I have never seen this information before, I’ve only heard bits and snatches at meetings – the rest of my knowledge is based on “facts not in evidence” – making guesses from other stuff I hear and watching the expressions on their faces. The last figures I saw showed the city of Chico paying about 26 percent of the pensions – now look! 46 percent! To the employees’ same old 12 percent or less. 

That is how we got into this mess, and  so far, the city of Chico is just digging us deeper into it. 

I don’t know what Fillmer’s agenda is, but we all need to pay attention right now.  The last thing we want is for “pension reform” to turn into “leave the taxpayers holding the bag,” which is what the unions want.

And let council members know how you feel

sean.morgan@chicoca.gov

reanette.fillmer@chicoca.gov

mark.sorensen@chicoca.gov

ann.schwab@chicoca.gov

andrew.coolidge@chicoca.gov

karl.ory@chicoca.gov

randall.stone@chicoca.gov

While you’re at it, send them a couple of pictures of the street in front of your house.

 

 

 

 

 

Here’s what we’re not hearing about “Trump’s Budget Plan” – $150 million worth of cuts to federal retirement plans over 10 years

9 Jan

Did you know the federal government has over $3.5 TRILLION in pension debt?

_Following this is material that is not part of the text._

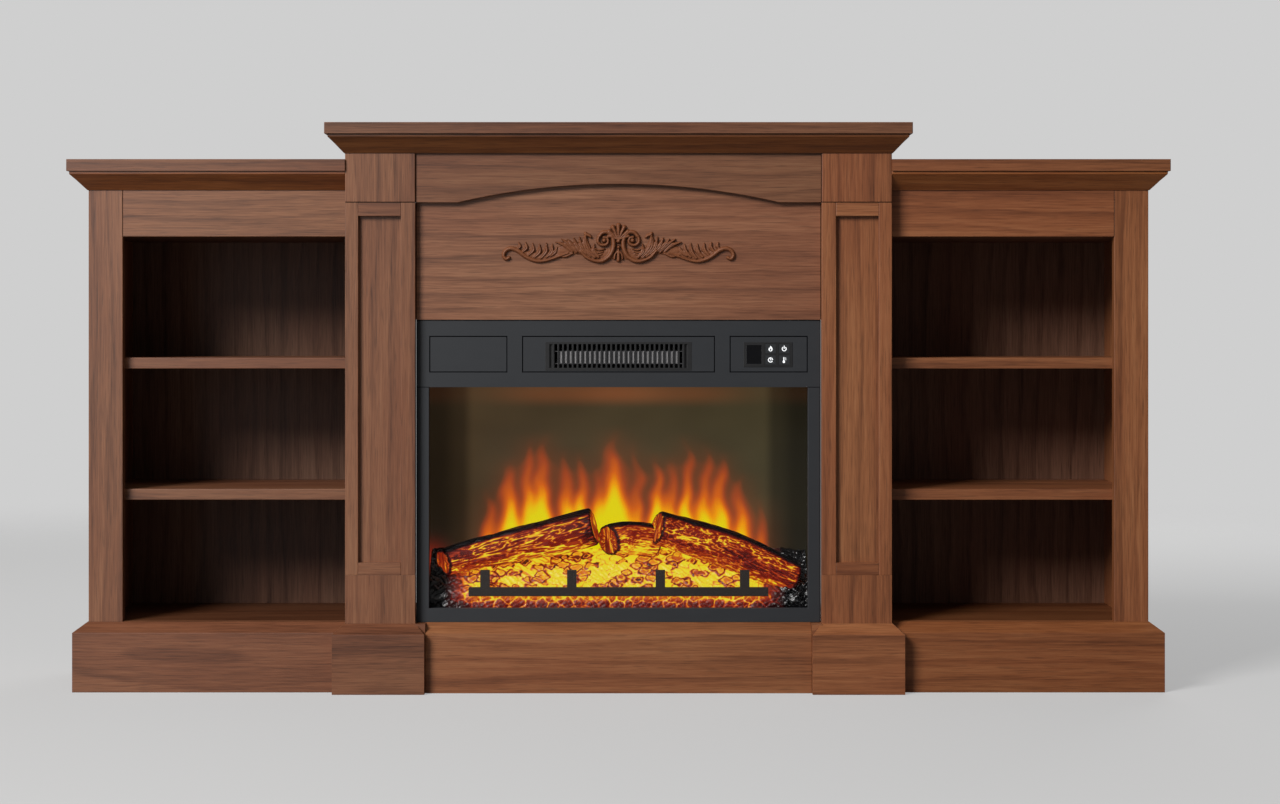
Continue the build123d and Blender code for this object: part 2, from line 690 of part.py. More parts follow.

If you add in the deficits of state and local governments across the country, the total amounts to about $7 TRILLION. According to Moody’s, that’s about 40 percent of our Gross Domestic Product.

Gross Domestic Product (GDP) is the broadest quantitative measure of a nation’s total economic activity. More specifically, GDP represents the monetary value of all goods and services produced within a nation’s geographic borders over a specified period of time.”

Read that a couple of times and your scalp will crawl – we are spending 40 percent of our income on pensions. 

Think of that as you work away at your private sector job – you’re feathering somebody else’s nest, but who is feathering yours? Get ready for a hard, cold nest folks. 

I don’t know what you think of Donald Trump, but his budget plan has got my attention. Especially this proposal:

  • An increase in employee contributions by 1 percent each year for the next six years (until they equal the government’s contribution),
  • An elimination of the cost-of-living adjustment (COLA) for current and future Federal Employee Retirement System (FERS) participants and cutting the COLA by 0.5 percent for Civil Service Retirement System (CSRS) participants of what the typical formula currently allows,
  • Basing future retirement benefits on the average of an employee’s highest five years of salary, and,
  • Eliminate supplemental payments to employees who retire before age 62.

Nobody in the media is talking about the pensions – why? They want us to fixate on their claim that this plan will raise taxes on the middle class. Well, ask yourself this – are you middle class? Look at your paycheck – are you making more than $10,000 a month? Because that’s the middle class these days folks, the public workers. Trump is asking them to pay more income taxes – that’s good for the rest of us who live on an average of $40,000/year.

No, I don’t like Trump, but I like his tax plan.